Variant calling is a bit complicated. You need to:
git clone https://github.com/lh3/minimap2   # you need the latest version; not from conda
cd minimap2 && make

curl -L https://github.com/attractivechaos/k8/releases/download/v0.2.4/k8-0.2.4.tar.bz2 | tar -jxf -
cp k8-0.2.4/k8-`uname -s` k8   # or copy it to a directory on you $PATH

./minimap2 -cx asm5 --cs ref.fa query.fa | sort -k6,6 -k8,8n | ./k8 misc/paftools.js call - var.txt
You can find a brief explanation of the output here. The documentation there will be changed in the near future.

Hello,
I was able to install k8 but I don't know where to find the paftools.js file: can you point me to it?
Thanks

Heng Li · Answer 15 · Wed Oct 10 2018 19:42:16 GMT+0800 (China Standard Time)

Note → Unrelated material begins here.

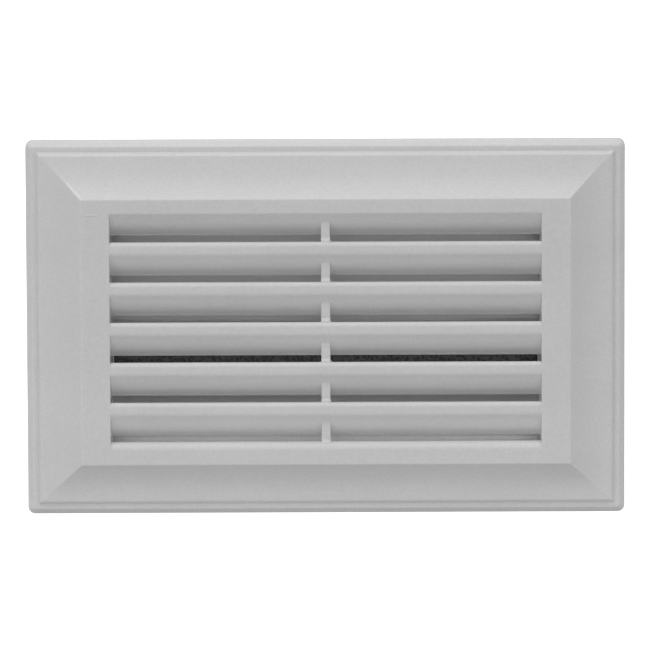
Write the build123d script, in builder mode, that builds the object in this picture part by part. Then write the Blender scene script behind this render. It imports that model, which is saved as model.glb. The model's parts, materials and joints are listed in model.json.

"misc/paftools.js" also in binary release.

Dario Copetti · Answer 16 · Wed Oct 10 2018 20:30:56 GMT+0800 (China Standard Time)

I downloaded the paftool.js from here, then when I run it I get (k8 is in the path, both are in the same folder):

k8 paftools.js
paftools.js:7: SyntaxError: Unexpected token <
<!DOCTYPE html>
^
SyntaxError: Unexpected token <

I see now: I downloaded k8 in a different folder than minimap2 (downloaded with Bioconda), and I don't have the misc/fodler there. This is how my folder (added to the the path) looks now:

$ tree .
.
├── k8
├── k8.cc
├── k8-Darwin
├── k8.js
├── k8-Linux
├── khash.h
├── paftools.js
└── README.md

Heng Li · Answer 17 · Wed Oct 10 2018 21:17:16 GMT+0800 (China Standard Time)

It is minimap2 release:

https://github.com/lh3/minimap2/releases

Heng Li · Answer 18 · Wed Oct 10 2018 21:18:15 GMT+0800 (China Standard Time)

Your downloaded paftools.js as HTML. You need to download "raw" or clone it.

Dario Copetti · Answer 19 · Wed Oct 10 2018 21:33:58 GMT+0800 (China Standard Time)

OK, it works now, I installed minimap and k8 outisde of conda.
Thanks!

Nazia Tasnim · Answer 20 · Wed Sep 09 2020 23:39:35 GMT+0800 (China Standard Time)

It is more likely that the two strains are too divergent. You may first try:
./minimap2 -c --cs ref.fa query.fa | sort -k6,6 -k8,8n | ./k8 misc/paftools.js call -L20000 - > var.txt
and see what is happening.

is this an alternate for the asm paramters? I tried using asm20 with -cx , --cs which produced an empty variant call.